── STORED ROWS ──

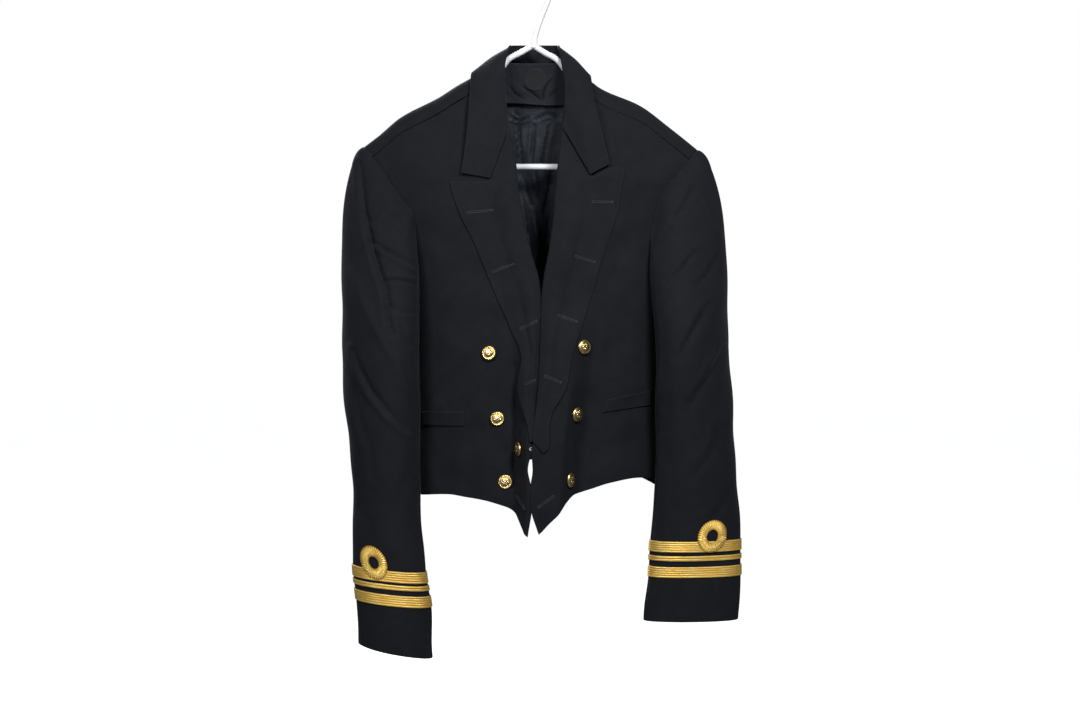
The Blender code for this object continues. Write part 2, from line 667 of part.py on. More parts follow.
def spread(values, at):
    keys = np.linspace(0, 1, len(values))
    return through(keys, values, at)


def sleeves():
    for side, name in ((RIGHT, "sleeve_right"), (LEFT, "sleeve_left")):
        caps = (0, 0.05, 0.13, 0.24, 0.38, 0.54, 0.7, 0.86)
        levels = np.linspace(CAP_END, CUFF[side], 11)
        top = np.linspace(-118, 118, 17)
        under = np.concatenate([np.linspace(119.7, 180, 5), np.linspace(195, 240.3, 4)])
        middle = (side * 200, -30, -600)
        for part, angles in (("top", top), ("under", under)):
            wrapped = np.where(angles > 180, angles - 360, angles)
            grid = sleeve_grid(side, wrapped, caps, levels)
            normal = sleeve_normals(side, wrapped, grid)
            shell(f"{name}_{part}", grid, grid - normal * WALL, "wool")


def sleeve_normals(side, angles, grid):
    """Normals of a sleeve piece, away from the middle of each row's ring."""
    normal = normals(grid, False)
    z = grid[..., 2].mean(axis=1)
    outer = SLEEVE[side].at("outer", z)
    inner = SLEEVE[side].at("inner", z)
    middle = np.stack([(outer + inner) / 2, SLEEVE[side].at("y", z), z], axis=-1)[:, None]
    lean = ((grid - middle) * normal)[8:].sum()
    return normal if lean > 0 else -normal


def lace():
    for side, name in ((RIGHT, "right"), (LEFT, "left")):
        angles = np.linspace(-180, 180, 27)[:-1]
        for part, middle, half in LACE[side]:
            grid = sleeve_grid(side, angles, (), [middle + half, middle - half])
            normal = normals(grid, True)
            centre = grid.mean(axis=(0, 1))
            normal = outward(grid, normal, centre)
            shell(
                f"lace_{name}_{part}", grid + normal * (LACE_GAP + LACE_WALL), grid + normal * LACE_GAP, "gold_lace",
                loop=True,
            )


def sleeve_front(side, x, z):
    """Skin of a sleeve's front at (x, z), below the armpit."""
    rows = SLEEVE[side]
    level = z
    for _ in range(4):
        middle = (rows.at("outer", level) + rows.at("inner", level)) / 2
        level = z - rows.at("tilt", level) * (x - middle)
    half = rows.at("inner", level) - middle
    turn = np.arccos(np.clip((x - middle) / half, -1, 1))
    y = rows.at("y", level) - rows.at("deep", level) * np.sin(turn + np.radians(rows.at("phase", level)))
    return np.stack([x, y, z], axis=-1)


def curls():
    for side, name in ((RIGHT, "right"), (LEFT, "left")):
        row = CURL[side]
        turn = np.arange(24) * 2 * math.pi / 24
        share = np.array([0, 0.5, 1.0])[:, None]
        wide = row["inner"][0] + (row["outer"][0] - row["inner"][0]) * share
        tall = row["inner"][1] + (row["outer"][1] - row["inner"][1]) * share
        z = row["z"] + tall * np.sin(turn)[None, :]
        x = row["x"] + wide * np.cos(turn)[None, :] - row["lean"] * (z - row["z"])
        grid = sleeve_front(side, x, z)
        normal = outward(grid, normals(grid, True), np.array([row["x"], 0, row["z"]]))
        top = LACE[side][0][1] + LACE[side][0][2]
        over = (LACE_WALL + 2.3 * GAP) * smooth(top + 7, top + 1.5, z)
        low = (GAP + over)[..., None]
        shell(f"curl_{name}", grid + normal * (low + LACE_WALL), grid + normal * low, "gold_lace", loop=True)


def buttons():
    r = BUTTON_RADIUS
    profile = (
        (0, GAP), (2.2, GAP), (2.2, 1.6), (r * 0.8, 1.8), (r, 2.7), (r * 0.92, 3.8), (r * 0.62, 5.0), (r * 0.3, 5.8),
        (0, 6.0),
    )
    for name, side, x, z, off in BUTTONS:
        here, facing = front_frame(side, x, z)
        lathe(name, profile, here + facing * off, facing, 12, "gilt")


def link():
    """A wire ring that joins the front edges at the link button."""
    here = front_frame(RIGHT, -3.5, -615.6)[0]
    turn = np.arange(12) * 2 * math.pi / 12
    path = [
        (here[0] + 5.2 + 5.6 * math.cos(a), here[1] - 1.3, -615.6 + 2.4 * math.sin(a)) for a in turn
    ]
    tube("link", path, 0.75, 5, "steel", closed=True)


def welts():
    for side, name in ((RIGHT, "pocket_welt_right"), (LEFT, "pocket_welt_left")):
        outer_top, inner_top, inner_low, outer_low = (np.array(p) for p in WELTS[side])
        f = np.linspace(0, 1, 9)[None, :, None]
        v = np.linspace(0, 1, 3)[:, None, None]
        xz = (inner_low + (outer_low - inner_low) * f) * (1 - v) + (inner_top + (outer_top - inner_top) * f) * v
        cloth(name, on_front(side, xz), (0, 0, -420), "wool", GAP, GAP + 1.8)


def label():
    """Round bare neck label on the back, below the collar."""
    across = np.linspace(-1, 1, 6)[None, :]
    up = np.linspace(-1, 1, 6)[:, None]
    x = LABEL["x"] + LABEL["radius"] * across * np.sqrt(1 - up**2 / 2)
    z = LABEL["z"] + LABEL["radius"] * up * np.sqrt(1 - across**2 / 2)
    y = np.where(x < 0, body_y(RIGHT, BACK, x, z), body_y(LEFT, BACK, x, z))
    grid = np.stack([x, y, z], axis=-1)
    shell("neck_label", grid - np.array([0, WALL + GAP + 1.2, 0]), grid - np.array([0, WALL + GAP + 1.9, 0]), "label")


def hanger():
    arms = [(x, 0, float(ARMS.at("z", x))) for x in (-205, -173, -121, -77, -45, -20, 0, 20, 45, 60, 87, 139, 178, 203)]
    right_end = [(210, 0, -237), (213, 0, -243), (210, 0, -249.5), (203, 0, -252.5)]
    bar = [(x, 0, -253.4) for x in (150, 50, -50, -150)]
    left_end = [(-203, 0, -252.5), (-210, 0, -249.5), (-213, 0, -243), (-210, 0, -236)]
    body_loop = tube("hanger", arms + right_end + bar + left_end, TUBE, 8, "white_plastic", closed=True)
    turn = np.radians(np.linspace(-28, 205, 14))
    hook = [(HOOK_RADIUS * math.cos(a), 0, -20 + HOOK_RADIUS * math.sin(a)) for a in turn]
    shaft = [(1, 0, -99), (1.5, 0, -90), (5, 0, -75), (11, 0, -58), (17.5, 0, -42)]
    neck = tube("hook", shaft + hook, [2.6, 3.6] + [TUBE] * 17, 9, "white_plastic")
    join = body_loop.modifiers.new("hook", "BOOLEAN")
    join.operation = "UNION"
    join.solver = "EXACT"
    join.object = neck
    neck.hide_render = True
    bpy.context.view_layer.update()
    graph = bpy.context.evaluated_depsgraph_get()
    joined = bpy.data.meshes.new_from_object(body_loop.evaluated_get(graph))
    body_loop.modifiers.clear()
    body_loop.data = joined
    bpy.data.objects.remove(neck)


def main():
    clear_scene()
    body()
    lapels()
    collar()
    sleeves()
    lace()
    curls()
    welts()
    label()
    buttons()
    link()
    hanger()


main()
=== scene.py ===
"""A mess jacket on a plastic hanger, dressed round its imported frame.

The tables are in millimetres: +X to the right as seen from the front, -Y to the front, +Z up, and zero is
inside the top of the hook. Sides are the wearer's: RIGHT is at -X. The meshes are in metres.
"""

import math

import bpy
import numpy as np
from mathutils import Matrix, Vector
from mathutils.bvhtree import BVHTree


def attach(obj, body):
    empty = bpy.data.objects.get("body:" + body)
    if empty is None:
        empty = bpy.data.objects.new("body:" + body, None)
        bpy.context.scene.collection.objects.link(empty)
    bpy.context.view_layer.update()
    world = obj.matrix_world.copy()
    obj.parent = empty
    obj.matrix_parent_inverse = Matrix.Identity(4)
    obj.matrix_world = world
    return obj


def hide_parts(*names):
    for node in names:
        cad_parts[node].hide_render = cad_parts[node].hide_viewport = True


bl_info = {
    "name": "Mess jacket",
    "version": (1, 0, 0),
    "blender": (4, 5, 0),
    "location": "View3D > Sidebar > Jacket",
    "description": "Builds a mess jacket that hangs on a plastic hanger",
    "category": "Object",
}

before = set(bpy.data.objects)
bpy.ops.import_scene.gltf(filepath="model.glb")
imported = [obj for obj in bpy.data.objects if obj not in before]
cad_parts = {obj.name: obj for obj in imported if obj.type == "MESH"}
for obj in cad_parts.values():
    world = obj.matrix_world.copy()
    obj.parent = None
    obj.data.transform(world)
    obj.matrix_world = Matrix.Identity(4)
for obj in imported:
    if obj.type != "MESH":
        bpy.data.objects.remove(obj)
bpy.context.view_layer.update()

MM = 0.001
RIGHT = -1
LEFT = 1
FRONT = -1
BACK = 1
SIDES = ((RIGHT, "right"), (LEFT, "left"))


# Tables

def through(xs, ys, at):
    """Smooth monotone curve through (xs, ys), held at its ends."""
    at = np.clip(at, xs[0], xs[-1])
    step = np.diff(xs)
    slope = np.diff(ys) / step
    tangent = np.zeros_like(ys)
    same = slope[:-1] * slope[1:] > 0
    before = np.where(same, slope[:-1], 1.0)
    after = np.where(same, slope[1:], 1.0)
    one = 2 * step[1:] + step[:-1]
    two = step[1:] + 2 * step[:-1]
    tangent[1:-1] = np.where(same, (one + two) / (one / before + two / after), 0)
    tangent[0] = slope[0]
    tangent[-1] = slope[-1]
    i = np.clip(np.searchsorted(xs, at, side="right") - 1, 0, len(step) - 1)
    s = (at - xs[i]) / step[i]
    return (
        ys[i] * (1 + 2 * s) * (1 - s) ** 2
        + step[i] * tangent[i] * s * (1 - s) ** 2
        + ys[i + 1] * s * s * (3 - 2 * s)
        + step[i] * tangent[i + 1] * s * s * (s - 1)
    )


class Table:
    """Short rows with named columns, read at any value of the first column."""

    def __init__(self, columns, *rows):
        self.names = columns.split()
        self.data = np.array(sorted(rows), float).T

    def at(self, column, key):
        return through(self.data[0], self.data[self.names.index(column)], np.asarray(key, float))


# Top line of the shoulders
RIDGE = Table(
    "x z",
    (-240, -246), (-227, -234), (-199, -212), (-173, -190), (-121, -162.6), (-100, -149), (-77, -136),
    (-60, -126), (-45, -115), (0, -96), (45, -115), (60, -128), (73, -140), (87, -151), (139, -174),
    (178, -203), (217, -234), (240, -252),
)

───
── STORED ROWS ──

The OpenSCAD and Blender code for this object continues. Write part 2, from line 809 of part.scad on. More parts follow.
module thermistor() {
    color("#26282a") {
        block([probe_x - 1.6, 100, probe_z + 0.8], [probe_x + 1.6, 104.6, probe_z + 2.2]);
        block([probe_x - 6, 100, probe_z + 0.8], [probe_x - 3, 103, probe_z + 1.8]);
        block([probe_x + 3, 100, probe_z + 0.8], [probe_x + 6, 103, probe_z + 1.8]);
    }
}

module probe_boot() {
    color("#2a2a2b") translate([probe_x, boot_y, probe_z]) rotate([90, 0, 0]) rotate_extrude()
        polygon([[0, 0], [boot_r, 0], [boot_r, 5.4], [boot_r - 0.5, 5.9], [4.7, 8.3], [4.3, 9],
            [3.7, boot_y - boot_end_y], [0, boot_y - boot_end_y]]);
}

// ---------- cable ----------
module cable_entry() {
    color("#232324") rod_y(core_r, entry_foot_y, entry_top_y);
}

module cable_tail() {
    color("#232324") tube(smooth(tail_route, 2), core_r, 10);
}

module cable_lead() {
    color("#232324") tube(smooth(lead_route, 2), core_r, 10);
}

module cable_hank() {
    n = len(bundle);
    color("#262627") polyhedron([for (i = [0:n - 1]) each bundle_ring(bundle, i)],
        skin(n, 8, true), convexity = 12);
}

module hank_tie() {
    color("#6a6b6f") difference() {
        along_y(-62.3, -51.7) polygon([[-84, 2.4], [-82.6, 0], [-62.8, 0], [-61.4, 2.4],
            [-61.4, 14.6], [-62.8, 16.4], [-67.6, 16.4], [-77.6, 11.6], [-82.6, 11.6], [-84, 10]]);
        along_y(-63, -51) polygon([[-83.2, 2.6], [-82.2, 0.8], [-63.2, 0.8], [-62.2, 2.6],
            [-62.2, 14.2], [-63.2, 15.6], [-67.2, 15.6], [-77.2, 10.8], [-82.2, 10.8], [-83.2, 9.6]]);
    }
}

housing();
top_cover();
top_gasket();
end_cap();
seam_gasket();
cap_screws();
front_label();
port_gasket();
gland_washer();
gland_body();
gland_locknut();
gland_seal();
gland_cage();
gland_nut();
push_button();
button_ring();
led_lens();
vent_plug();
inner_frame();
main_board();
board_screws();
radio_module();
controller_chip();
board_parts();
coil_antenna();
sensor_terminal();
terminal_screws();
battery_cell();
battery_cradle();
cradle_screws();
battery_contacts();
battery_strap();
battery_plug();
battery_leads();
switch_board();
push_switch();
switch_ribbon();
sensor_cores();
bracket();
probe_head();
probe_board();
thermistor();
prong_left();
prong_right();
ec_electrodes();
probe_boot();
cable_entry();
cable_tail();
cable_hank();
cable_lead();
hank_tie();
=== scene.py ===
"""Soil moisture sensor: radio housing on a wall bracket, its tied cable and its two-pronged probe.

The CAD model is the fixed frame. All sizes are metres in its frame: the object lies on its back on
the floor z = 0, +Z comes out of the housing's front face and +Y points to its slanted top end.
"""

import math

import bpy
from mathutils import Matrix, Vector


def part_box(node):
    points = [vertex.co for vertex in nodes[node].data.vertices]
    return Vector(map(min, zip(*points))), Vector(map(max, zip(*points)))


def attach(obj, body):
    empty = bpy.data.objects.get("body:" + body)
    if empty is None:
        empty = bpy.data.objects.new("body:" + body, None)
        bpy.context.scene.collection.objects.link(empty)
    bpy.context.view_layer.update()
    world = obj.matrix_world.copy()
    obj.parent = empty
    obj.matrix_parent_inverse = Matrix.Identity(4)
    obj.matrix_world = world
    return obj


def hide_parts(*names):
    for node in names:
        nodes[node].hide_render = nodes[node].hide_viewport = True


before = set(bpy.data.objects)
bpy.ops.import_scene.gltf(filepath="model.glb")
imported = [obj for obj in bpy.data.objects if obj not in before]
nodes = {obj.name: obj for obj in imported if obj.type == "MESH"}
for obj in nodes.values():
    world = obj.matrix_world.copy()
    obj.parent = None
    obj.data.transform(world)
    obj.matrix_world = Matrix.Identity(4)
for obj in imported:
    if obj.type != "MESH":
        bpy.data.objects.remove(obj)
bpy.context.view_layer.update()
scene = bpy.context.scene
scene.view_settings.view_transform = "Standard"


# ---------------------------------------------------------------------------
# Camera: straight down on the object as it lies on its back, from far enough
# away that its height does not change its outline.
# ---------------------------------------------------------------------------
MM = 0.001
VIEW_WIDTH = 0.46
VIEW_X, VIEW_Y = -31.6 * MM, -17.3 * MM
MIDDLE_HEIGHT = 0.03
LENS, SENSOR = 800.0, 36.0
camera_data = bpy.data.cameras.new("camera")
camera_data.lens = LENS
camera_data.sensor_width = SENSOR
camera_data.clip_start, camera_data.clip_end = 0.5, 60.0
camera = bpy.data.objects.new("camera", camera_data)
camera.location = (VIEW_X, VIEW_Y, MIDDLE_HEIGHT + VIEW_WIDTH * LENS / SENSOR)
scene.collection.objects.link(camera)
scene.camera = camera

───

● **GIVEN INSTRUCTION**
From the listing above, output exactly the run of lines that starts with the line containing "push_switch();" and ends with the line containing "nodes[node].hide_render = nodes[node].hide_viewport".

● **SOLUTION**
push_switch();
switch_ribbon();
sensor_cores();
bracket();
probe_head();
probe_board();
thermistor();
prong_left();
prong_right();
ec_electrodes();
probe_boot();
cable_entry();
cable_tail();
cable_hank();
cable_lead();
hank_tie();
=== scene.py ===
"""Soil moisture sensor: radio housing on a wall bracket, its tied cable and its two-pronged probe.

The CAD model is the fixed frame. All sizes are metres in its frame: the object lies on its back on
the floor z = 0, +Z comes out of the housing's front face and +Y points to its slanted top end.
"""

import math

import bpy
from mathutils import Matrix, Vector


def part_box(node):
    points = [vertex.co for vertex in nodes[node].data.vertices]
    return Vector(map(min, zip(*points))), Vector(map(max, zip(*points)))


def attach(obj, body):
    empty = bpy.data.objects.get("body:" + body)
    if empty is None:
        empty = bpy.data.objects.new("body:" + body, None)
        bpy.context.scene.collection.objects.link(empty)
    bpy.context.view_layer.update()
    world = obj.matrix_world.copy()
    obj.parent = empty
    obj.matrix_parent_inverse = Matrix.Identity(4)
    obj.matrix_world = world
    return obj


def hide_parts(*names):
    for node in names:
        nodes[node].hide_render = nodes[node].hide_viewport = True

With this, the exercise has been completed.